Task directions
Emit the entire listing verbatim.

------ Dataset content ------

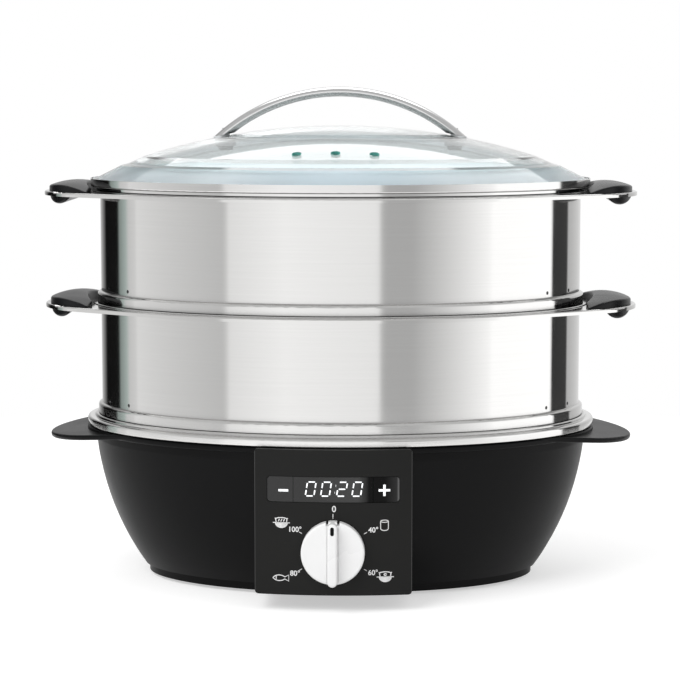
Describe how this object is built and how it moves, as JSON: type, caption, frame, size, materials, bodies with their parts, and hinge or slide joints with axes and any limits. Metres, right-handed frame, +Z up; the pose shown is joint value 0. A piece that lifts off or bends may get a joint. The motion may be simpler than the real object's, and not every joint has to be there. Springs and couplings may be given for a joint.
{
  "type": "food steamer",
  "caption": "Electric food steamer with a black base, a display and a temperature knob, stacked oval steel baskets and a domed glass lid.",
  "frame": {"origin": "On the worktop, under the centre of the steamer's outline from the knob's front to the back of the flanges.", "axes": "+X to the user's right along the long axis of the ovals, +Y away from the user, from the control panel to the back, +Z up."},
  "size_m": [0.44, 0.291, 0.3648],
  "materials": {
    "black_plastic": "satin",
    "cover_plastic": "matte",
    "steel_sheet": "polished",
    "fastener_steel": "plain",
    "foot_rubber": "matte",
    "seal_silicone": "matte",
    "element_steel": "satin",
    "board_green": "satin",
    "component_black": "matte",
    "transformer_steel": "matte",
    "lens_plastic": "gloss",
    "key_plastic": "gloss",
    "display_glass": "gloss",
    "white_plastic": "gloss",
    "pointer_black": "gloss",
    "grip_plastic": "satin",
    "lid_glass": "gloss",
    "handle_steel": "satin"
  },
  "bodies": {
    "base": {"base_housing": "black_plastic", "bottom_cover": "cover_plastic", "cover_screws": "fastener_steel", "rubber_feet": "foot_rubber", "water_tank": "steel_sheet", "tank_gasket": "seal_silicone", "heating_element": "element_steel", "element_grommets": "seal_silicone", "temperature_probe": "element_steel", "probe_seal": "seal_silicone", "probe_nut": "fastener_steel", "safety_cutout": "component_black", "power_board": "board_green", "power_board_screws": "fastener_steel", "heater_relay": "component_black", "transformer": "transformer_steel", "cord_gland": "foot_rubber", "control_panel": "black_plastic", "display_lens": "lens_plastic", "control_board": "board_green", "board_screws": "fastener_steel", "display_module": "display_glass", "key_switches": "component_black", "rotary_selector": "component_black"},
    "minus_button": {"minus_key": "key_plastic"},
    "plus_button": {"plus_key": "key_plastic"},
    "selector_knob": {"knob": "white_plastic", "knob_pointer": "pointer_black", "selector_shaft": "fastener_steel"},
    "tray": {"drip_tray": "steel_sheet"},
    "lower_basket": {"lower_basket_wall": "steel_sheet", "lower_basket_floor": "steel_sheet", "lower_right_grip_top": "grip_plastic", "lower_left_grip_top": "grip_plastic", "lower_right_grip_base": "grip_plastic", "lower_left_grip_base": "grip_plastic", "lower_grip_screws": "fastener_steel"},
    "upper_basket": {"upper_basket_wall": "steel_sheet", "upper_basket_floor": "steel_sheet", "upper_right_grip_top": "grip_plastic", "upper_left_grip_top": "grip_plastic", "upper_right_grip_base": "grip_plastic", "upper_left_grip_base": "grip_plastic", "upper_grip_screws": "fastener_steel"},
    "lid": {"lid_rim": "steel_sheet", "lid_glass": "lid_glass", "lid_handle": "handle_steel", "handle_pads": "seal_silicone", "handle_washers": "seal_silicone", "handle_screws": "fastener_steel"}
  },
  "joints": [
    {"name": "lift_tray", "type": "slide", "parent": "base", "child": "tray", "axis": [0, 0, 1], "range_m": [0, 0.15]},
    {"name": "lift_lower_basket", "type": "slide", "parent": "tray", "child": "lower_basket", "axis": [0, 0, 1], "range_m": [0, 0.15]},
    {"name": "lift_upper_basket", "type": "slide", "parent": "lower_basket", "child": "upper_basket", "axis": [0, 0, 1], "range_m": [0, 0.15]},
    {"name": "lift_lid", "type": "slide", "parent": "upper_basket", "child": "lid", "axis": [0, 0, 1], "range_m": [0, 0.12]},
    {"name": "turn_knob", "type": "hinge", "parent": "base", "child": "selector_knob", "pos_m": [0, -0.12893, 0.0432], "axis": [0, 1, 0], "range_deg": [0, 300]},
    {"name": "press_minus", "type": "slide", "parent": "base", "child": "minus_button", "axis": [0, 1, 0], "range_m": [0, 0.001], "stiffness_N_per_m": 400},
    {"name": "press_plus", "type": "slide", "parent": "base", "child": "plus_button", "axis": [0, 1, 0], "range_m": [0, 0.001], "stiffness_N_per_m": 400}
  ]
}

------

Written response
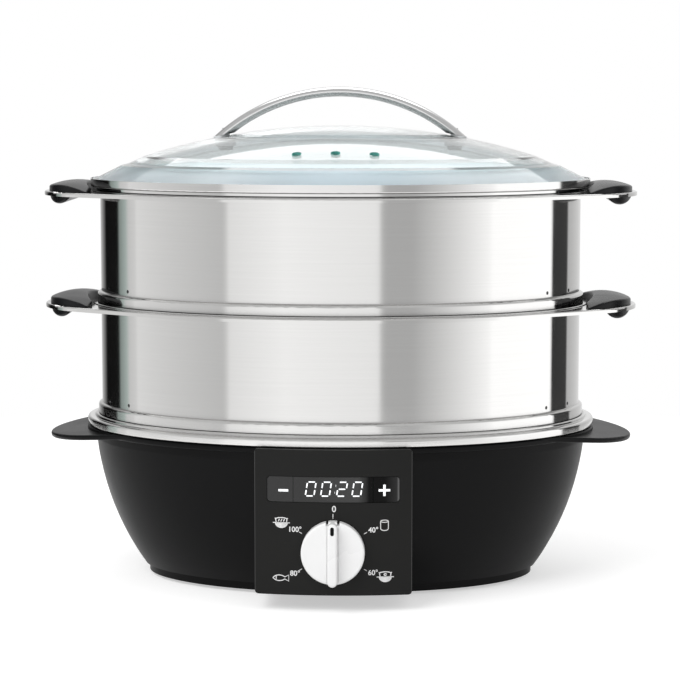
Describe how this object is built and how it moves, as JSON: type, caption, frame, size, materials, bodies with their parts, and hinge or slide joints with axes and any limits. Metres, right-handed frame, +Z up; the pose shown is joint value 0. A piece that lifts off or bends may get a joint. The motion may be simpler than the real object's, and not every joint has to be there. Springs and couplings may be given for a joint.
{
  "type": "food steamer",
  "caption": "Electric food steamer with a black base, a display and a temperature knob, stacked oval steel baskets and a domed glass lid.",
  "frame": {"origin": "On the worktop, under the centre of the steamer's outline from the knob's front to the back of the flanges.", "axes": "+X to the user's right along the long axis of the ovals, +Y away from the user, from the control panel to the back, +Z up."},
  "size_m": [0.44, 0.291, 0.3648],
  "materials": {
    "black_plastic": "satin",
    "cover_plastic": "matte",
    "steel_sheet": "polished",
    "fastener_steel": "plain",
    "foot_rubber": "matte",
    "seal_silicone": "matte",
    "element_steel": "satin",
    "board_green": "satin",
    "component_black": "matte",
    "transformer_steel": "matte",
    "lens_plastic": "gloss",
    "key_plastic": "gloss",
    "display_glass": "gloss",
    "white_plastic": "gloss",
    "pointer_black": "gloss",
    "grip_plastic": "satin",
    "lid_glass": "gloss",
    "handle_steel": "satin"
  },
  "bodies": {
    "base": {"base_housing": "black_plastic", "bottom_cover": "cover_plastic", "cover_screws": "fastener_steel", "rubber_feet": "foot_rubber", "water_tank": "steel_sheet", "tank_gasket": "seal_silicone", "heating_element": "element_steel", "element_grommets": "seal_silicone", "temperature_probe": "element_steel", "probe_seal": "seal_silicone", "probe_nut": "fastener_steel", "safety_cutout": "component_black", "power_board": "board_green", "power_board_screws": "fastener_steel", "heater_relay": "component_black", "transformer": "transformer_steel", "cord_gland": "foot_rubber", "control_panel": "black_plastic", "display_lens": "lens_plastic", "control_board": "board_green", "board_screws": "fastener_steel", "display_module": "display_glass", "key_switches": "component_black", "rotary_selector": "component_black"},
    "minus_button": {"minus_key": "key_plastic"},
    "plus_button": {"plus_key": "key_plastic"},
    "selector_knob": {"knob": "white_plastic", "knob_pointer": "pointer_black", "selector_shaft": "fastener_steel"},
    "tray": {"drip_tray": "steel_sheet"},
    "lower_basket": {"lower_basket_wall": "steel_sheet", "lower_basket_floor": "steel_sheet", "lower_right_grip_top": "grip_plastic", "lower_left_grip_top": "grip_plastic", "lower_right_grip_base": "grip_plastic", "lower_left_grip_base": "grip_plastic", "lower_grip_screws": "fastener_steel"},
    "upper_basket": {"upper_basket_wall": "steel_sheet", "upper_basket_floor": "steel_sheet", "upper_right_grip_top": "grip_plastic", "upper_left_grip_top": "grip_plastic", "upper_right_grip_base": "grip_plastic", "upper_left_grip_base": "grip_plastic", "upper_grip_screws": "fastener_steel"},
    "lid": {"lid_rim": "steel_sheet", "lid_glass": "lid_glass", "lid_handle": "handle_steel", "handle_pads": "seal_silicone", "handle_washers": "seal_silicone", "handle_screws": "fastener_steel"}
  },
  "joints": [
    {"name": "lift_tray", "type": "slide", "parent": "base", "child": "tray", "axis": [0, 0, 1], "range_m": [0, 0.15]},
    {"name": "lift_lower_basket", "type": "slide", "parent": "tray", "child": "lower_basket", "axis": [0, 0, 1], "range_m": [0, 0.15]},
    {"name": "lift_upper_basket", "type": "slide", "parent": "lower_basket", "child": "upper_basket", "axis": [0, 0, 1], "range_m": [0, 0.15]},
    {"name": "lift_lid", "type": "slide", "parent": "upper_basket", "child": "lid", "axis": [0, 0, 1], "range_m": [0, 0.12]},
    {"name": "turn_knob", "type": "hinge", "parent": "base", "child": "selector_knob", "pos_m": [0, -0.12893, 0.0432], "axis": [0, 1, 0], "range_deg": [0, 300]},
    {"name": "press_minus", "type": "slide", "parent": "base", "child": "minus_button", "axis": [0, 1, 0], "range_m": [0, 0.001], "stiffness_N_per_m": 400},
    {"name": "press_plus", "type": "slide", "parent": "base", "child": "plus_button", "axis": [0, 1, 0], "range_m": [0, 0.001], "stiffness_N_per_m": 400}
  ]
}